GIVEN MATERIAL:
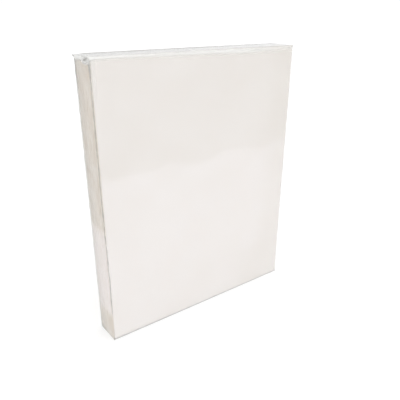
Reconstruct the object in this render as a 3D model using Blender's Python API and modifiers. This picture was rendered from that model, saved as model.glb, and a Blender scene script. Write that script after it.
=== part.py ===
"""A stretched artist's canvas: stretcher bars, corner keys, primed cloth, staples and shrink film.

The canvas stands on its lower edge, with the painting face toward -Y, +X to the right and +Z up.
The origin is the middle of the whole object's footprint. Every size is in metres.
"""

import math

import bmesh
import bpy
from mathutils import Matrix, Vector

# Stretcher frame
FRAME_WIDTH = 0.254  # across the bars' outer edges
FRAME_HEIGHT = 0.3048
BAR_WIDTH = 0.024  # outer edge to inner edge
BAR_DEPTH = 0.0304  # front lip to back face
LIP_WIDTH = 0.005  # the flat lip that carries the cloth
LIP_RADIUS = 0.001
FACE_FALL = 0.0025  # how far the bar's face drops away from the cloth
EDGE_RADIUS = 0.0008

# Corner joints, one tenon and one slot on each bar end
TENON_THICKNESS = 0.0046
MIDDLE_WALL = 0.005  # wood between the two tenons of a corner

# Corner keys
KEY_LENGTH = 0.040
KEY_TIP_WIDTH = 0.0025
KEY_HEAD_WIDTH = 0.013
KEY_TIP_DEPTH = 0.004  # from the frame's outer edge to the key's tip
KEY_PLAY = 0.0003  # each side of the key's thickness, less than the tenon's
KEY_BEVEL = 0.0004

# Cloth
CLOTH_THICKNESS = 0.0006
CLOTH_TURN = 0.018  # width of the cloth turned over onto the bars' backs

# Staples
STAPLE_CROWN = 0.0106
STAPLE_LEG = 0.008
LEG_POINT = 0.001
WIRE_THICKNESS = 0.0005
WIRE_WIDTH = 0.00125
STAPLE_INSET = 0.010  # from the frame's outer edge to the crown
STAPLES_ACROSS = 4  # on the top and the bottom bar
STAPLES_UP = 5  # on the left and the right bar
END_MARGIN = 0.038  # from the frame's corner to the first straight staple
FOLD_STAPLE_MARGIN = 0.022  # from the frame's corner to the staple that holds the corner fold

# Shrink film
FILM_THICKNESS = 0.0003
FILM_TURN = 0.021  # width of the film drawn over onto the back

# Clearances
GAP = 0.0003  # between pieces that touch
CUT_MARGIN = 0.005  # how far a cutter runs past what it cuts

# Levels worked out from the sizes above
CLOTH_REACH = GAP + CLOTH_THICKNESS
FILM_REACH = CLOTH_REACH + GAP + FILM_THICKNESS
FILM_BACK_REACH = CLOTH_REACH + GAP + WIRE_THICKNESS + GAP + FILM_THICKNESS
BAR_FRONT = (FILM_REACH - FILM_BACK_REACH - BAR_DEPTH) / 2
BAR_BACK = BAR_FRONT + BAR_DEPTH
FRAME_CENTRE = Vector((0, BAR_FRONT, FILM_REACH + FRAME_HEIGHT / 2))
FRONT_TENON = (BAR_DEPTH - MIDDLE_WALL) / 2 - TENON_THICKNESS  # depth below the bars' front
BACK_TENON = (BAR_DEPTH + MIDDLE_WALL) / 2
KEY_TAPER = (KEY_HEAD_WIDTH - KEY_TIP_WIDTH) / KEY_LENGTH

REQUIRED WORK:
Extract the lines above, from the first one through the one containing "from mathutils import Matrix, Vector", and return only those, unchanged.

SOLVED PROBLEM:
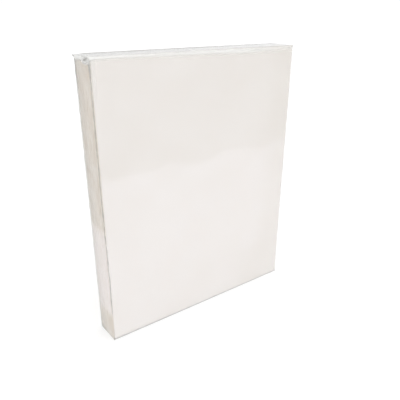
Reconstruct the object in this render as a 3D model using Blender's Python API and modifiers. This picture was rendered from that model, saved as model.glb, and a Blender scene script. Write that script after it.
=== part.py ===
"""A stretched artist's canvas: stretcher bars, corner keys, primed cloth, staples and shrink film.

The canvas stands on its lower edge, with the painting face toward -Y, +X to the right and +Z up.
The origin is the middle of the whole object's footprint. Every size is in metres.
"""

import math

import bmesh
import bpy
from mathutils import Matrix, Vector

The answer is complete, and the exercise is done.